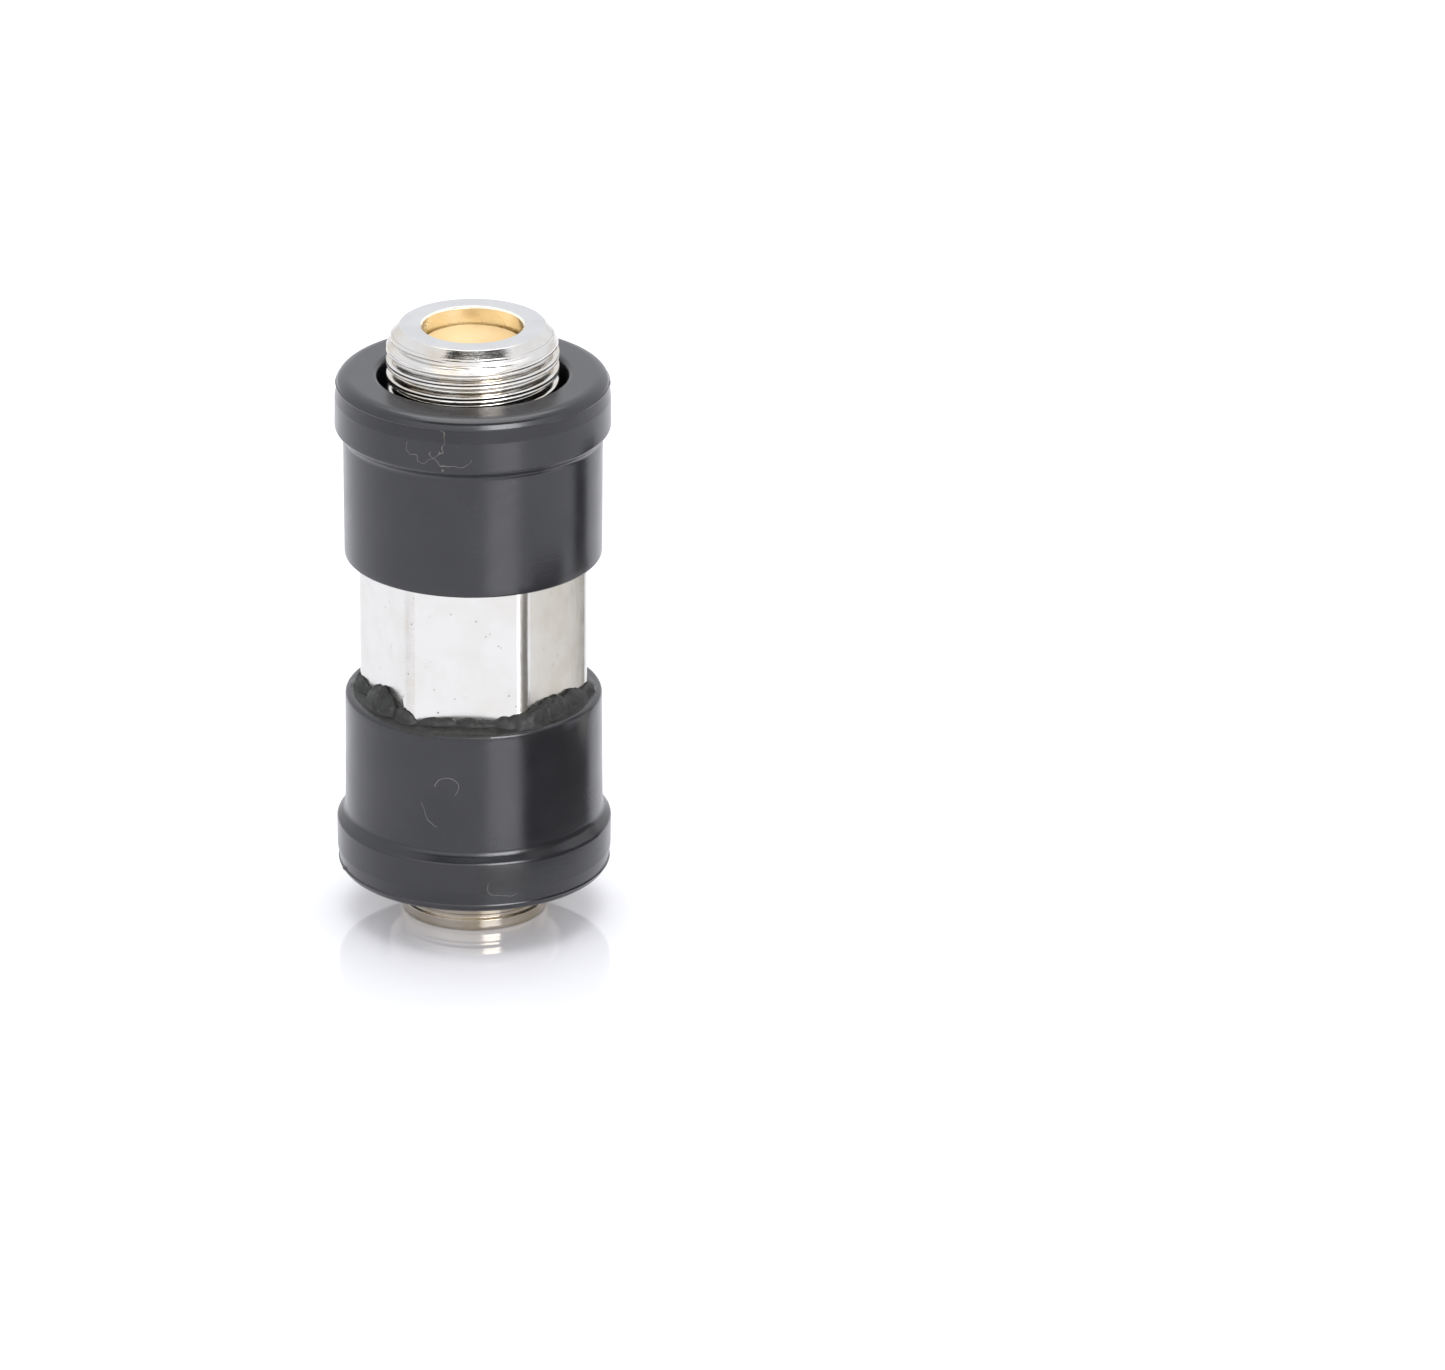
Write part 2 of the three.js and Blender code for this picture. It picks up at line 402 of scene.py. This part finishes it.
def make_boot(name, outer, inward, rim_fillet, lumps, nub_angle, seed, rubber):
    """A boot whose outer face is at height outer; inward is the sign of Z towards the hexagon.

    nub_angle, in radians from +X, is where the parting line's flash is torn. seed varies the
    uneven surfaces."""
    def at(depth):
        return outer + inward * depth
    inner_end = BOOT_LENGTH
    lip_start = inner_end - LIP_HEIGHT
    lip = LIP_FLATS / 2
    inside_rim = BOOT_TUBE - RIM_WIDTH
    corners = [
        corner(BOOT_HOLE, 0, 0.3),
        corner(BOOT_FACE, 0, 0, 0.25),
    ]
    for k in range(1, SHOULDER_STEPS):
        turn = math.pi / 2 * k / SHOULDER_STEPS
        out = (BOOT_PARTING - BOOT_FACE) * math.sin(turn)
        corners.append(corner(BOOT_FACE + out, PARTING_DEPTH * (1 - math.cos(turn)), 0))
    corners += [
        corner(BOOT_PARTING, PARTING_DEPTH - 0.05, 0),
        corner(BOOT_PARTING + 0.02, PARTING_DEPTH - 0.015, 0),
        corner(BOOT_PARTING + 0.02, PARTING_DEPTH + 0.015, 0),
        corner(BOOT_PARTING - 0.01, PARTING_DEPTH + 0.06, 0),
        corner(BOOT_BEAD - 0.02, BEAD_ENDS[0], 0.6),
        corner(BOOT_BEAD, BEAD_ENDS[1], 0.3),
        corner(BOOT_TUBE + 0.02, TUBE_START, 0.5),
        corner(BOOT_TUBE, 4.6, 0, 0.4),
        corner(BOOT_TUBE - 0.03, inner_end, rim_fillet, 0.05),
        corner(lip, inner_end, 0, 0.1),
        corner(lip, lip_start, 0),
        corner(BOOT_BORE, lip_start, 0),
        corner(BOOT_BORE, BOOT_WALL, 0.3),
        corner(BOOT_HOLE, BOOT_WALL, 0.12),
    ]
    rows = [(r, at(z), side) for r, z, side in rounded(corners)]

    def shape(angle, radius, height):
        depth = (height - outer) * inward
        x, y = math.cos(angle), math.sin(angle)
        if depth >= lip_start - 0.01 and radius < inside_rim:
            hole = min(hex_radius(angle, LIP_FLATS), HEX_TURNED + 0.04)
            share = (radius - lip) / (inside_rim - lip)
            radius = hole + (inside_rim - hole) * share
            if depth > inner_end - 0.06:
                depth += lip_lump(angle, radius, lumps)
        elif abs(depth - PARTING_DEPTH) < 0.03 and radius > BOOT_FACE:
            flash = 0.5 + 0.5 * wander(x * 5, y * 5, seed)
            turn = (angle - nub_angle + math.pi) % (2 * math.pi) - math.pi
            torn = math.exp(-(turn / 0.035) ** 2)
            radius += 0.045 * flash + 0.05 * torn * (1 + wander(angle * 90, 0, seed))
        elif radius > BOOT_FACE:
            radius += 0.012 * wander(x * 1.5, y * 1.5, depth * 0.2, seed)
        return radius, at(depth)

    rim_side = next(side for side, made in enumerate(corners) if made[1] == inner_end)

    def torn(side, radius, angle):
        """1 on the lip's hole and on the inner end's torn part, which reaches furthest in front."""
        x, y = math.cos(angle), math.sin(angle)
        ragged = 6.45 - 0.6 * y + 0.15 * wander(4 * x, 4 * y, 0, seed)
        return 1 if side == rim_side and radius < ragged or side == rim_side + 1 else 0

    return swept(name, rows, even_angles(360), shape, [rubber, TORN], torn)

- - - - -

EXERCISE
Starting at the top of the data above, repeat every line exactly until the line containing "towards the hexagon." has been given, then stop.

SOLVED PROBLEM
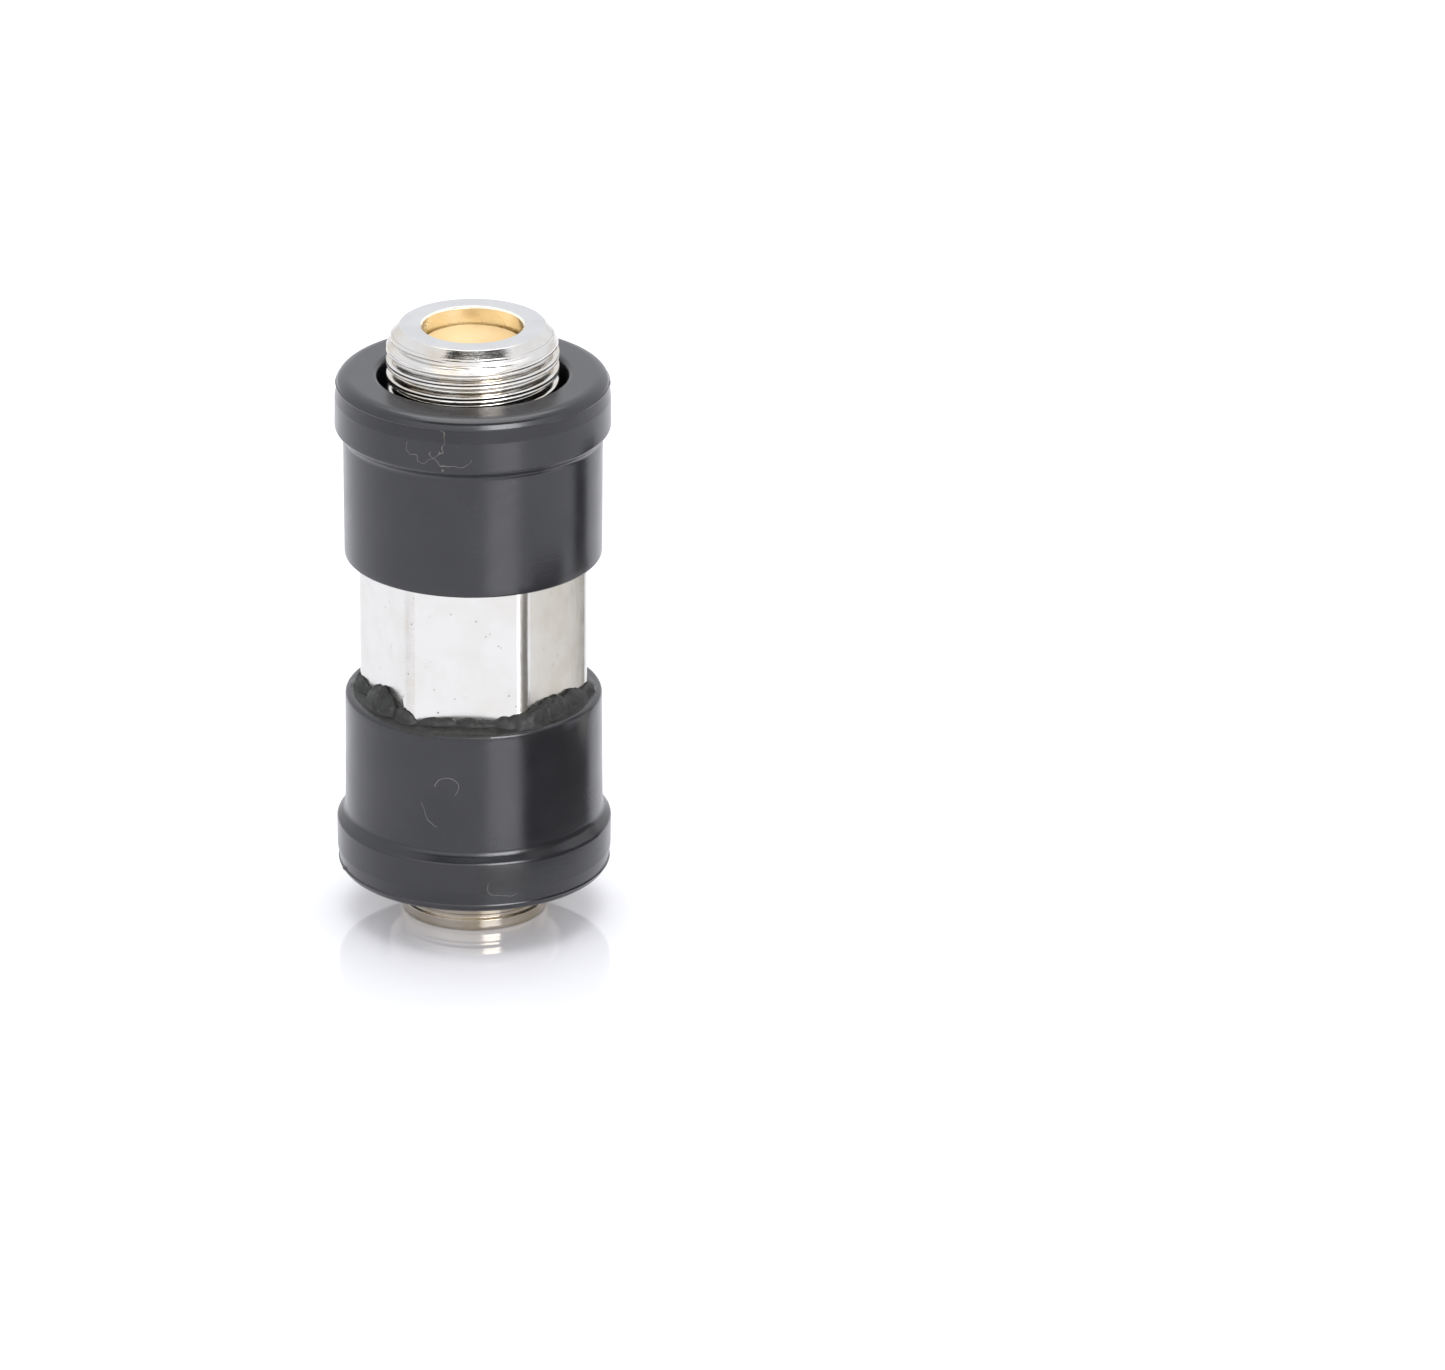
Write part 2 of the three.js and Blender code for this picture. It picks up at line 402 of scene.py. This part finishes it.
def make_boot(name, outer, inward, rim_fillet, lumps, nub_angle, seed, rubber):
    """A boot whose outer face is at height outer; inward is the sign of Z towards the hexagon.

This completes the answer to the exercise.